Nasi bracia potrzebują misjonarzy do formacji kapłanów, do apostolatu w pracy z ludźmi świeckimi, a także w środkach społecznego przekazu. Współczesny misjonarz to nie zawsze ten, który rusza do pracy w buszu.
Reklama
Kiedyś, gdy misjonarz wyjeżdżał na misje, pozostawał tam przez całe życie, dzisiaj wraca do kraju po kilku latach.
I to jest bardzo dobre, bo taki misjonarz po powrocie będzie mógł prowadzić animację misyjną w parafiach, z księżmi w swoim dekanacie. W ubiegłym roku wrócił do mojej diecezji misjonarz po 22 latach pracy w Brazylii, a w tym roku, po 16 latach pracy, wrócił z Ukrainy ksiądz. Bardzo się z tego cieszę, bo będzie się dzielił doświadczeniami z innymi kapłanami i wiernymi. Ważne, by młodych kapłanów czy świeckich posyłać do pracy misyjnej. To jest wspaniała wymiana darów.

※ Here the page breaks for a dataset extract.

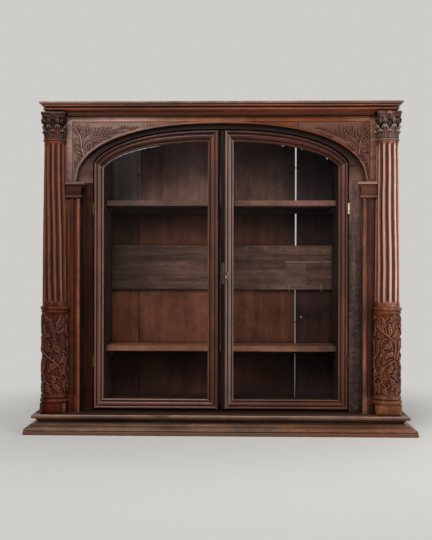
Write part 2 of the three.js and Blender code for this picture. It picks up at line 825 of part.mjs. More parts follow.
function hingeParts([z0, z1]) {
  const third = (z1 - z0) / 3;
  const spans = [[z0, z0 + third - slideGap], [z0 + third, z1 - third], [z1 - third + slideGap, z1]];
  const finialZ = [z0 - finialHeight + finialRadius, z1 + finialHeight - finialRadius];
  const frameX = [jambEdge - jointGap - hingeLeafThickness, jambEdge - jointGap];
  const doorX = [doorHalfWidth + jointGap, doorHalfWidth + jointGap + hingeLeafThickness];
  const knuckle = (span) => bar(knuckleRadius, hingeX, hingeY, span, smallSides);
  const finial = (z) => {
    const geometry = new THREE.SphereGeometry(finialRadius, 8, 6);
    geometry.translate(hingeX, hingeY, z);
    return geometry;
  };
  const pinLeaf = join(
    hingeLeaf(frameX, [z0, z1]), hingeTab(frameX, spans[0]), hingeTab(frameX, spans[2]),
    knuckle(spans[0]), knuckle(spans[2]), bar(pinRadius, hingeX, hingeY, finialZ, smallSides),
    finial(finialZ[0]), finial(finialZ[1]),
  );
  const bore = bar(pinRadius + slideGap, hingeX, hingeY, [z0, z1], smallSides);
  const middle = join(hingeLeaf(doorX, [z0, z1]), hingeTab(doorX, spans[1]), knuckle(spans[1]));
  const doorLeaf = cut(middle, bore);
  return { pinLeaf, doorLeaf };
}

function addHinges() {
  for (const side of ['left', 'right']) {
    Object.keys(hingeMiddles).forEach((place) => {
      const { pinLeaf, doorLeaf } = hingeParts(hingeSpan(place));
      add(`hinge_pin_leaf_${place}_${side}`, onSide(side, pinLeaf), looks.brass);
      addTo(doors[side], `hinge_door_leaf_${place}_${side}`, onSide(side, doorLeaf), looks.brass);
    });
  }
}

// A shape made along the key's own axis, with its front at -Y, turned and moved to the keyhole
function alongKey(geometry) {
  geometry.rotateZ(keyTilt);
  geometry.translate(keyholeX, stripFront - plateThickness, keyholeZ);
  return geometry;
}

function keyBore(radius, reach) {
  const geometry = new THREE.CylinderGeometry(radius, radius, reach + overrun, smallSides);
  geometry.translate(0, (reach - overrun) / 2, 0);
  return alongKey(geometry);
}

const lockCaseX = [doorMeeting + slideGap, doorMeeting + slideGap + lockCaseWidth];
const lockCaseY = [doorBack - lockCaseDepth, doorBack];
const lockCaseZ = [lockMiddle - lockCaseHeight / 2, lockMiddle + lockCaseHeight / 2];
const lockBoltY = [
  (lockCaseY[0] + lockCaseY[1] - lockBoltThickness) / 2,
  (lockCaseY[0] + lockCaseY[1] + lockBoltThickness) / 2,
];
const lockBoltZ = [lockMiddle - lockBoltHeight / 2, lockMiddle + lockBoltHeight / 2];

function grown([low, high], by) {
  return [low - by, high + by];
}

// The dovetailed section of the bolt, or of the slot that it slides in, which opens at the door's back
function doorBoltOutline(clearance, past) {
  const front = doorBack - doorBoltDepth - clearance;
  const back = doorBack + past;
  const halfAt = (y) => doorBoltWidth / 2 + clearance - (y - doorBack + doorBoltDepth) * doorBoltTaper;
  return [[-1, front], [1, front], [1, back], [-1, back]].map(([hand, y]) => (
    [hand * halfAt(y) - doorBoltFromEdge, y]));
}

function addLeftDoor() {
  const edges = doorEdges('left');
  const boltSlot = slab(doorBoltOutline(slideGap, overrun), doorFloor - overrun,
    doorFloor + doorBoltLength + doorBoltTravel + overrun);
  const mortise = block([-(doorMeeting + lockBoltTravel + 2 * slideGap), 0], grown(lockBoltY, slideGap),
    grown(lockBoltZ, slideGap));
  const lip = block([-leftMoulding - fuse, -doorMeeting], [doorFront + lipSetBack, doorBack],
    [doorFloor + 2 * fuse + jointGap, archHeight(doorArch, leftMoulding) - 2 * fuse - jointGap]);
  const hingeStile = cut(member(stileStations(edges.hinge, jointGap)), ...hingeRecesses());
  addTo(doors.left, 'door_hinge_stile_left', mirrored(hingeStile), looks.oak);
  const meetingStile = join(mirrored(member(stileStations(edges.meeting, jointGap))), lip);
  addTo(doors.left, 'door_meeting_stile_left', cut(meetingStile, boltSlot, mortise), looks.oak);
  addTo(doors.left, 'door_head_left', mirrored(member(headStations(edges, headSteps))), looks.oak);
  const rail = cut(mirrored(member(railStations(edges))), boltSlot);
  addTo(doors.left, 'door_bottom_rail_left', rail, looks.oak);
  addTo(doors.left, 'door_glass_left', mirrored(pane(edges)), looks.glass);
}

function railStations({ hinge, meeting }) {
  return [hinge, meeting].map(([outerX, innerX]) => (
    [[outerX, doorFloor], [innerX, doorFloor + stileWidth]]));
}

function addRightDoor() {
  const edges = doorEdges('right');
  const strip = block([doorMeeting, rightMoulding + fuse], [stripFront, doorBack],
    [doorFloor + 2 * fuse + jointGap, archHeight(doorArch, rightMoulding) - 2 * fuse - jointGap]);
  const pocket = block([doorMeeting - overrun, lockCaseX[1] + slideGap],
    [lockCaseY[0] - slideGap, doorBack + overrun], grown(lockCaseZ, slideGap));
  const hingeStile = cut(member(stileStations(edges.hinge, jointGap)), ...hingeRecesses());
  addTo(doors.right, 'door_hinge_stile_right', hingeStile, looks.oak);
  const meetingStile = join(member(stileStations(edges.meeting, jointGap)), strip);
  const bore = keyBore(keyBitReach + 2 * slideGap, keyInsertion + overrun);
  addTo(doors.right, 'door_meeting_stile_right', cut(meetingStile, pocket, bore), looks.oak);
  addTo(doors.right, 'door_head_right', member(headStations(edges, headSteps)), looks.oak);
  addTo(doors.right, 'door_bottom_rail_right', member(railStations(edges)), looks.oak);
  addTo(doors.right, 'door_glass_right', pane(edges), looks.glass);
}

function addLock() {
  const shell = block(lockCaseX, lockCaseY, lockCaseZ);
  const hollow = block(grown(lockCaseX, -lockCaseWall), grown(lockCaseY, -lockCaseWall),
    grown(lockCaseZ, -lockCaseWall));
  const slotX = [lockCaseX[0] - overrun, lockCaseX[0] + 2 * lockCaseWall];
  const slot = block(slotX, grown(lockBoltY, slideGap), grown(lockBoltZ, slideGap));
  const bore = keyBore(keyBitReach + 2 * slideGap, keyInsertion + slideGap);
  addTo(doors.right, 'lock_case', cut(shell, hollow, slot, bore), looks.steel);
  const boltX = [lockCaseX[0], lockCaseX[0] + lockBoltLength];
  addTo(lockBoltGroup, 'lock_bolt', block(boltX, lockBoltY, lockBoltZ), looks.steel);

  const plateShape = new THREE.Shape();
  const half = plateWidth / 2;
  const straight = plateHeight / 2 - half;
  plateShape.moveTo(half, -straight);
  plateShape.lineTo(half, straight);
  plateShape.absarc(0, straight, half, 0, Math.PI);
  plateShape.lineTo(-half, -straight);
  plateShape.absarc(0, -straight, half, Math.PI, 2 * Math.PI);
  const plate = new THREE.ExtrudeGeometry(plateShape, {
    depth: plateThickness - jointGap,
    bevelEnabled: false,
    curveSegments: smallSides / 2,
  });
  plate.rotateX(Math.PI / 2);
  plate.translate(keyholeX, stripFront - jointGap, lockMiddle);
  const keySlot = block(grown([keyholeX, keyholeX], keyBitThickness), [doorFront - overrun, stripFront],
    [keyholeZ - keyShankRadius - keyBitReach, keyholeZ]);
  const keyhole = keyBore(keyShankRadius + slideGap, overrun);
  addTo(doors.right, 'escutcheon', cut(plate, keyhole, keySlot), looks.brass);
}

function addKey() {
  const length = keyShankLength + keyInsertion;
  const shank = new THREE.CylinderGeometry(keyShankRadius, keyShankRadius, length, smallSides);
  shank.translate(0, (keyInsertion - keyShankLength) / 2, 0);
  const bitY = [keyInsertion - keyBitLength, keyInsertion];
  const bit = block([-keyBitThickness / 2, keyBitThickness / 2], bitY, [-keyBitReach, 0]);
  const bow = new THREE.TorusGeometry(keyBowHalfHeight, keyBowWire, 6, 18);
  bow.rotateY(Math.PI / 2);
  bow.scale(1, keyBowHalfLength / keyBowHalfHeight, 1);
  bow.translate(0, -keyShankLength - keyBowHalfLength, 0);
  const collarRadius = keyBowWire + keyShankRadius / 2;
  const collar = new THREE.CylinderGeometry(collarRadius, collarRadius, keyBowWire, smallSides);
  collar.translate(0, -keyShankLength + keyBowWire, 0);
  addTo(keyGroup, 'key', alongKey(join(shank, bit, bow, collar)), looks.steel);
}

function addDoorBolt() {
  const foot = doorFloor + overrun / 2;
  const rod = slab(doorBoltOutline(0, 0), foot, foot + doorBoltLength);
  const knobX = [-doorBoltFromEdge - doorBoltKnob / 2, -doorBoltFromEdge + doorBoltKnob / 2];
  const knobZ = [foot + doorBoltKnobHeight, foot + doorBoltKnobHeight + doorBoltKnob];
  const knob = block(knobX, [doorBack - fuse, doorBack + doorBoltKnob], knobZ);
  addTo(doorBoltGroup, 'door_bolt', join(rod, knob), looks.steel);
}

addBase();
addCarcase();
addShelves();
addColumns();
addFaceFrame();
addCornice();
addLeftDoor();
addRightDoor();
addHinges();
addLock();
addKey();
addDoorBolt();

export default cabinet;
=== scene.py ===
"""Looks of the oak wall display cabinet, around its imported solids.

Pieces are laid out in design millimetres, with the face frame's front at Y = 0, X to the right and
Z up from the floor. put() turns them into metres in the frame that the solids have.
"""
import math

import bpy
import numpy as np
from mathutils import Matrix, Vector


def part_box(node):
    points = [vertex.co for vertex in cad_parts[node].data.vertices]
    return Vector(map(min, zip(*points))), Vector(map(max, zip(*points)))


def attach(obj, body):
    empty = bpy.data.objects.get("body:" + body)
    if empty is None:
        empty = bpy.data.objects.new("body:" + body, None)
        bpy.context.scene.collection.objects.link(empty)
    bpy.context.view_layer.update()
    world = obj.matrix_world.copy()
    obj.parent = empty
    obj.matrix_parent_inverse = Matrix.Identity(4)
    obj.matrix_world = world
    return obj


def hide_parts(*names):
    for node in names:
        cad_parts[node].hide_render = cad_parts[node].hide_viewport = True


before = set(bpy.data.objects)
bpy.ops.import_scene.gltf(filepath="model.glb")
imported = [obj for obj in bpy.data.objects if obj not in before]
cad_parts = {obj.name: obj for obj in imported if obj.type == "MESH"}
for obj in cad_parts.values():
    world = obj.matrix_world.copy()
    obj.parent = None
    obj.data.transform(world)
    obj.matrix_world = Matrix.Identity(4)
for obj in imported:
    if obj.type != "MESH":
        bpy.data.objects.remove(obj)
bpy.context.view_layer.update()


MM = 0.001

# Case, arch and carved fields, in millimetres as the solids have them
case_half_width = 515.0
case_floor = 58.0
case_top = 976.0
spring_line = 772.0
arch_half_span = 450.0
arch_rise = 184.0
arch_power = 2.3
field_fillet = 5.0
field_top = 961.0
field_outer = 462.0
field_sink = 3.5
case_depth = 210.0

# Columns from the floor up: block, torus, carved drum, ring, shaft and capital
block_half = 40.0
block_chamfer = 9.0
block_wear = 0.9
block_top = 89.0
torus_top = 104.0
torus_radius = 45.0
drum_top = 376.0
drum_radius = 41.5
ring_foot = 376.2
ring_radius = 44.0
shaft_foot = 388.0
shaft_top = 896.8
shaft_foot_radius = 38.0
shaft_neck_radius = 33.5
flute_count = 12
flute_depth = 4.5
capital_foot = 897.0
abacus_foot = 968.0
capital_top = 986.0
abacus_hollow = 6.0
notch = 0.25

# Cornice and base
cornice_height = 40.0
cornice_overhang = 42.0
capital_room = 0.25
lower_step_height = 33.0
lower_step_overhang = 80.0
upper_step_height = 25.0
upper_step_overhang = 60.0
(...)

Wymiana między Kościołami jest niezwykle istotna, pozwala lepiej zrozumieć powszechność Kościoła. Widzę przyszłość w dzieleniu się doświadczeniami pastoralnymi. Dlatego można by zaprosić kapłanów z Afryki czy Azji, żeby mogli poznać nasze duszpasterstwo i się w nie angażować; my z kolei moglibyśmy w rewanżu wysłać księży do ich krajów.
W Polsce mamy sporo emigrantów. Nic nie stoi na przeszkodzie, żeby zapraszać księży z ich krajów, aby mogli z nimi pracować. To zadanie przede wszystkim dla zgromadzeń zakonnych.
Widzę sens zorganizowania V krajowego kongresu misyjnego, na który zaproszeni byliby nie tylko polscy misjonarze, ale też biskupi, kapłani i świeccy z krajów misyjnych – aby powiedzieli, czego teraz oczekują od Kościoła w Europie. Jest to konieczne, bo zmienia się paradygmat misji.
Co chce nam powiedzieć papież Franciszek w najnowszym orędziu na Światowy Dzień Misyjny?
Przypomina nam, że „nie możemy nie mówić tego, cośmy widzieli i słyszeli” (Dz 4, 20), że mamy głosić Chrystusa i dawać o Nim świadectwo. Gdzie misjonarz, tam jest nadzieja. Bo misjonarz niesie Chrystusa, który jest źródłem nadziei. Misjonarze głoszą Chrystusa nie tylko cierpiącego i ukrzyżowanego, ale też zmartwychwstałego – Tego, który żyje. Papież zachęca nas, byśmy żyli misją i byli hojnymi uczniami misjonarzami przez wspomaganie duchowe i materialne tych, którzy pracują w misji ad gentes. W Niedzielę Misyjną jest szansa pomocy przez ofiary składane na Papieskie Dzieło Rozkrzewiania Wiary.
W tytułowych słowach encykliki Jana Pawła II Redemptoris missio (misja Odkupiciela) znajdziemy orędzie i program. Odczytujemy w nim misję Jezusa, która jest ukierunkowana na zbawienie człowieka. Nie ma większej i piękniejszej misji od tej, do której Jezus nas posyła, mówiąc: „Idźcie i nauczajcie wszystkie narody”. To było ostatnie orędzie, testament i pragnienie Jezusa, a testamentu się nie fałszuje, tylko się go wypełnia. Dlatego w mocy Chrystusa dawajmy świadectwo i bądźmy misjonarzami nadziei, której tak bardzo potrzebuje zagubiony człowiek.
Bp Jerzy Mazur ze Zgromadzenia Słowa Bożego (werbiści) był misjonarzem w Ghanie, proboszczem w Baranowiczach na Białorusi i biskupem na Syberii. Od 2003 r. – biskup diecezji ełckiej.